The United States would gain a technologically sophisticated and militarily capable ally in a portion of the world that continues, and indeed increases, to be threatening.

While the Jewish State is diminutive both in population and geography compared to its neighbors, its military is considered one of the world’s most effective.  Additionally, the Israeli Defense Forces are said to possess approximately a hundred nuclear weapons, which could prove a vital counterweight to Iran, which seeks to possess atomic bombs.  Turkey, which was once pro-Israel, has become increasingly distant both to the United States and Israel as President Recep Tayyip Erdoğan moves his state away from democracy and non-sectarianism and closer to both Islamic fundamentalism and Russia.

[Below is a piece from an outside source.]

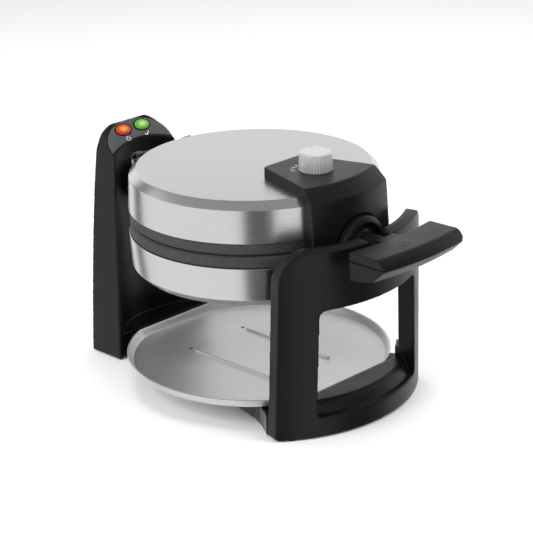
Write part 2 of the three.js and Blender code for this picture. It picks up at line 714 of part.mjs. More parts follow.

Russia has a major naval base in the Syrian city of Tartus, and has propped up the genocidal regime of Syrian president Bashar al-Assad.  Writing in Foreign Policy, Laura Seligman reports that “ Kathryn Wheelbarger, the acting assistant secretary of defense for international security affairs, warned of Russia and Iran’s creeping influence in the Middle East, saying both have ‘revisionist ambitions’ in the region.

The Council on Foreign Relations notes that “Since 1992, Russia has sold Iran hundreds of major weapons systems” to Iran.”  In June, Moscow offered its sophisticated S-400 air defense system to Iran.  It has already sold that system to Turkey.

As Turkey drifts further away from the United States and NATO, Israel could provide some measure of strategic replacement, at least until (and if) Erdoğan’s government is replaced with a more pro-Western version.